Education played a role, but "it's not necessarily high amounts of formal education," that was the important factor. More than half of those interviewed had either been school teachers at some part of their lives or, if not, had parents who were schoolteachers. "It's an attitude," he said. "It's not the amount of education, but you take what a teacher has to do, to be able to constantly update, to be able to relate to a lot of different kinds of people, it's an attitudinal thing in life that's important."

 

Of the thirty older people interviewed, more than two-thirds were first-born children. Hiemstra noted that much research has been done on first-born children, "their success ratio is high," he said. Of these thirty people, a large number were engaged in writing. Many had written books on poetry, several had recently joined writing clubs or had had articles published. But such specific, readily isolated factors were unusual. The more compelling characteristics Hiemstra found tended to run more to the abstract.

 

"There is a fierce independence in these people. They're highly self-motivated.
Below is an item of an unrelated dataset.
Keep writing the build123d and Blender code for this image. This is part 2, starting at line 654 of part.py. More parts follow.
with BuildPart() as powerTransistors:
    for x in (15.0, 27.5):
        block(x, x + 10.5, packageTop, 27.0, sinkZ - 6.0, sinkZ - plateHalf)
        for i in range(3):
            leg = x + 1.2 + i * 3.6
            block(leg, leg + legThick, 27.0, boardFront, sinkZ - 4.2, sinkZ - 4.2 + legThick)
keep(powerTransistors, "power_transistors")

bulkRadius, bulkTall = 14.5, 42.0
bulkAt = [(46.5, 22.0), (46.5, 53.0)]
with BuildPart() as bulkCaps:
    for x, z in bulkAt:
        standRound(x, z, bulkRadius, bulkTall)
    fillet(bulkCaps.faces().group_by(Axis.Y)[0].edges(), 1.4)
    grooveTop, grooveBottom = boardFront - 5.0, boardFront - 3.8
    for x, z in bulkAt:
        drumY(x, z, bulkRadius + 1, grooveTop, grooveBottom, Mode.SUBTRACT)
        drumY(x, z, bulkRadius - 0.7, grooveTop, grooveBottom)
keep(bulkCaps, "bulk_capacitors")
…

They've overcome all sorts of adversity in their lives. One thing that came out, and it was said in different ways, was that you have to have stored up in your lifetime a reserve of what they call 'inner resource'—an inner storehouse of satisfactions and experiences that you can draw upon in older years."        

 

Hiemstra is convinced that his research projects can help adult educators serve the community. "I would guess that there are some I clues that could come out of this that could help others. Obviously, if a person is a third born, you can't make them a firstborn, but you can uncover from the research what is important about being a firstborn and maybe translate that. . . there I are a lot of things that we can do."

 

The successful aging study appears to be leading Hiemstra into further studies on senility. "I am convinced that a person of any age is very capable of learning, learning new things and learning heavy things. So much of what is done in nursing homes tends to be artsy-craftsy kinds of things, painting by numbers or putting glitter on glue, things that would be humiliating to kids."

 

Senility could easily be a "defense step" for many people, Hiemstra suggests. "There are a lot of people (in nursing homes) who are very intelligent, very well-educated. If you can involve people in learning projects, using each other as resources, I'd suspect that you could create an environment that would be fantastic. . . a vibrant kind of thing where they're involved all the time."

 

Hiemstra hopes that his research can have an impact on the lives of people of any age. "The real answer," he said "is in changing the attitudes of society. We must change our whole approach to working with the older person, our whole approach to the importance of older people." “I got so turned on by my interviews, it made a significant impact on my life. It's probably going to direct my research for the rest of my life, there's no doubt about that. It's given me a greater appreciation of the aging process and the potential of myself as an aging person."

 

I consider myself fortunate to have sat at the feet of three or four of these self-actualized people. They're very private, and yet they've achieved a personal greatness that you have to be with them a while before you uncover. I have to find a way of putting this down on paper so I can share it with others. They were completely at peace with themselves and the world."